In the spirit of recent Skysports or BBC's Team of the Week, we offer our "Band of the Contest" from the performances of the top bands. 

Front Row – Atlantic Brass Band had a fantastic combination in the front row.  Between the beautiful cornet sound of Bryan Appelby-Wineberg and the fantastic technique of Arthur Myers (he did quite a nice job with Movement III of Pageantry) these co-principals lead the way and showed it could be done together and unselfishly.

Back Row – Columbus's back row may have been the big difference maker for them.  They really added the depth need to pull off both the test piece and Quintessence.

Horns – Once again Atlantic BB is featured.  Arthur Henry captained the horn section.  With his wonderful tone, the former Salvation Army bandsmen helped lead the section to a solid middle of the band sound.

Euphoniums – Fountain City had not only the most technically capable baritone and euphonium section on the day, but the soloist sounds of Lee Harrelson and Will Hess were smooth as silk.

Trombones – Brass Band of the Western Reserve picked a good piece (Journey to the Centre of the Earth) to feature their fine solo and bass trombone players.

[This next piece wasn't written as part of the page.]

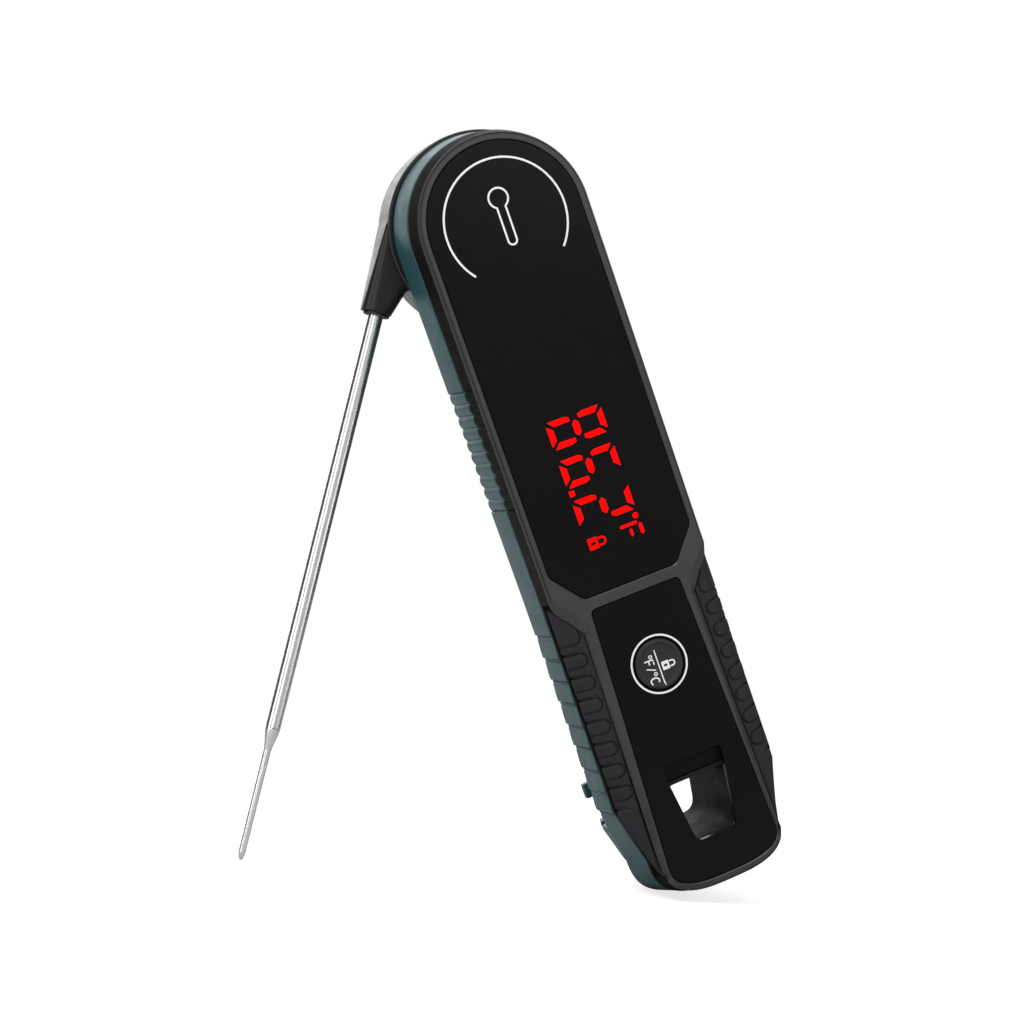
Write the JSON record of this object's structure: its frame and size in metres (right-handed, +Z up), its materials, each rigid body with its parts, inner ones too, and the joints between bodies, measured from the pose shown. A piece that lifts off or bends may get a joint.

Basses – Once again the technique of the Fountain City Band was impeccable as every note was clear in their two pieces.

Percussion – James Madison almost didn't even have to show up Saturday to earn the best percussion section as they had swept all the solo and ensemble prizes from Friday…but they did, and they played splendidly.

Musical Director – There were many fantastic conductors and interpretations on the day, but considering the fact that Brass Band of Columbus took home the prize and that their new MD has only been in front of the band about 6 months, the prize has to go to Tim Jameson.  He has really stretched the dynamics of the BBC and was determined to make an impression.